Everything after the calls and texts confirms that she has complete power over you. It would be very hard to get back with her, but I understand that you have a great deal of feelings towards her. Therefore, I will give you my best battleplan;

-Next time you meet up with her, sleep with her. This can be done by only organizing any sort of date around being close in proximity to your home. Or, even better, you can have sex in an unconvential place such as a car or secluded area. Refuse to have any sort of date unless the end result can be sex; make it on your terms. It may take a few weeks or maybe a month, but it is the only possible way I see it happening.
 

Flames

Cro-Magnon Man
Cro-Magnon Man
Joined
Dec 7, 2012
Messages
430
What you need to do is deliberately not try and pull her next time you see her.

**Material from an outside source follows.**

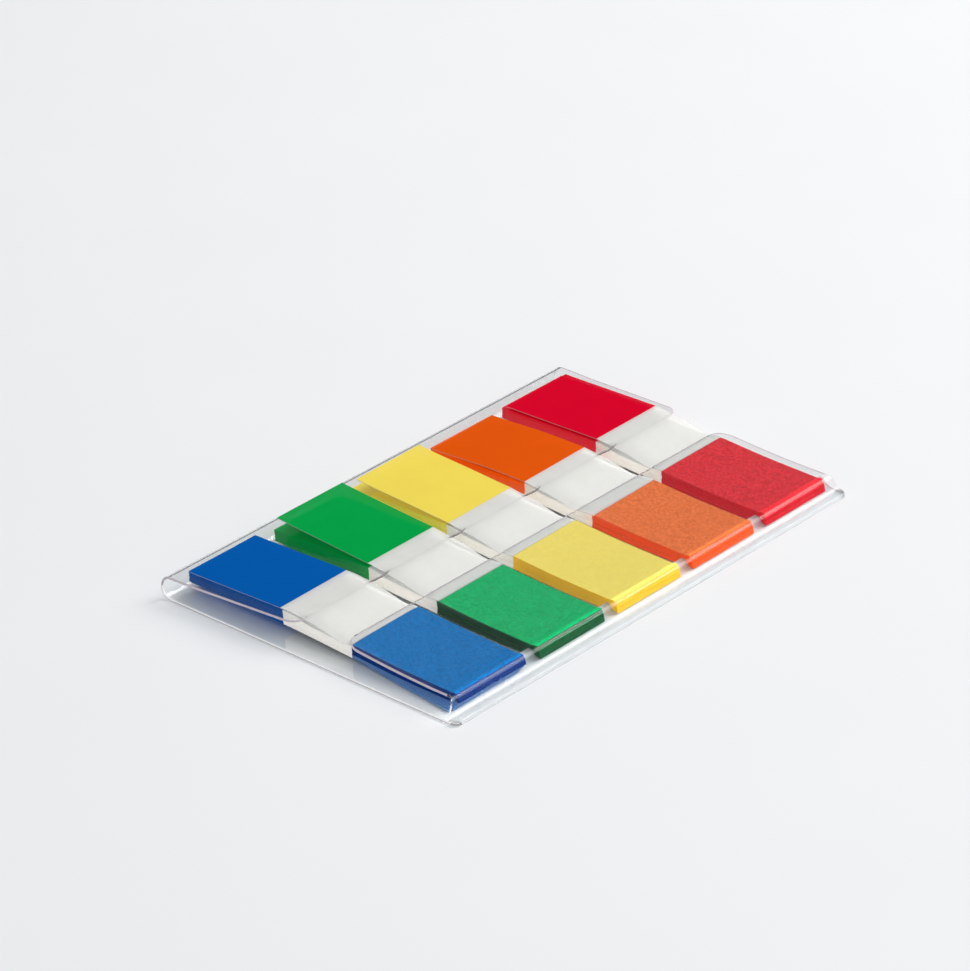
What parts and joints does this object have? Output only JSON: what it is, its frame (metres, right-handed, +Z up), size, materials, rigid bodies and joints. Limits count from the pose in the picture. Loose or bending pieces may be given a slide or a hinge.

I could go into the many things 'going through her head' but essentially that's all you need to do, be cool, don't 'reject her' but don't invest anything more until she's invested a lot more herself.
 
a good date brings a smile to your lips... and hers
A

Anonymous

Guest
Thank you for the support fella's. It amazes me how blind love makes you and what stupid mistakes you make! I do feel like I've lost her from her telling me she doesn't see me this way, time heals i guess and these experiences only make you stronger so time to move on. Cheers for the tips!

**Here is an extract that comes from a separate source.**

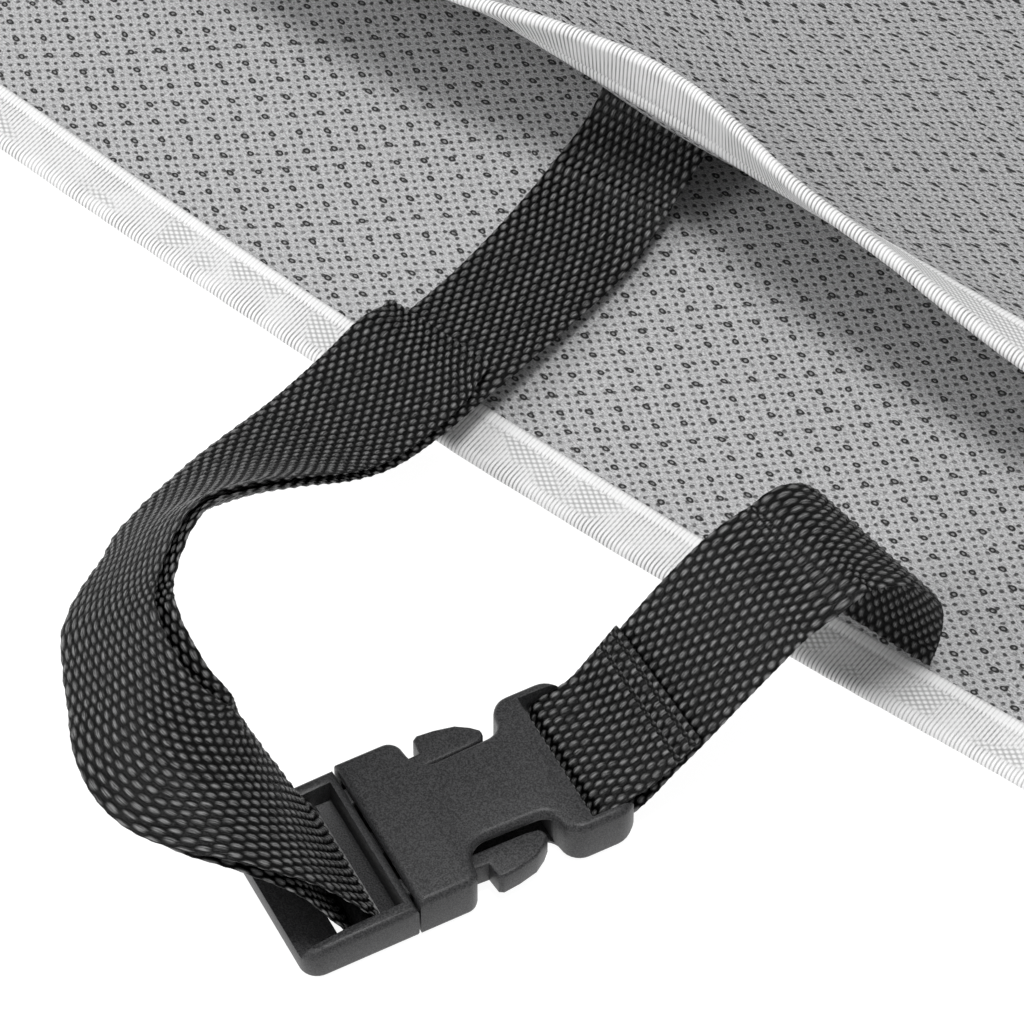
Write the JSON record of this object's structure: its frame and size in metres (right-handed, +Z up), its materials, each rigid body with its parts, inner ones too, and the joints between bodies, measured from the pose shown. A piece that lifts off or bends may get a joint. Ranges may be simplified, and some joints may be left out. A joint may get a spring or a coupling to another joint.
{
  "type": "caravan drawbar cover",
  "caption": "Grey nonwoven drawbar cover lying on its side, hems bound in white ribbed tape, with an adjustable webbing strap and a side release buckle.",
  "frame": {"origin": "centre of the base of the bounding box", "axes": "+X along the hem towards the nose, +Y from the hem towards the ridge, +Z up from the floor"},
  "size_m": [0.82, 0.5504, 0.0521],
  "materials": {
    "cloth": "matte",
    "tape": "matte",
    "webbing": "satin",
    "moulding": "matte"
  },
  "bodies": {
    "root": {"panel_lower": "cloth", "panel_upper": "cloth", "binding_hem_lower": "tape", "binding_hem_upper": "tape", "strap_long": "webbing", "strap_short": "webbing", "buckle_socket": "moulding", "buckle_plug": "moulding"}
  },
  "joints": []
}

Also this site is genius so holla to chase and the team, excellent work

owenscot x
 

Ross

Tribal Elder
Tribal Elder
Joined
Nov 20, 2012
Messages
550
owenscot said:
Thank you for the support fella's. It amazes me how blind love makes you and what stupid mistakes you make! I do feel like I've lost her from her telling me she doesn't see me this way, time heals i guess and these experiences only make you stronger so time to move on. Cheers for the tips!

Also this site is genius so holla to chase and the team, excellent work

owenscot x

Make mistakes, learn from them. Listen to those who have made mistakes before you, and learn from those as well. The more mistakes you examine and learn from, the better.

Most of us owe a lot to Chase, so I'd have to give him the credit here for working so hard to learn from those mistakes and then sharing them.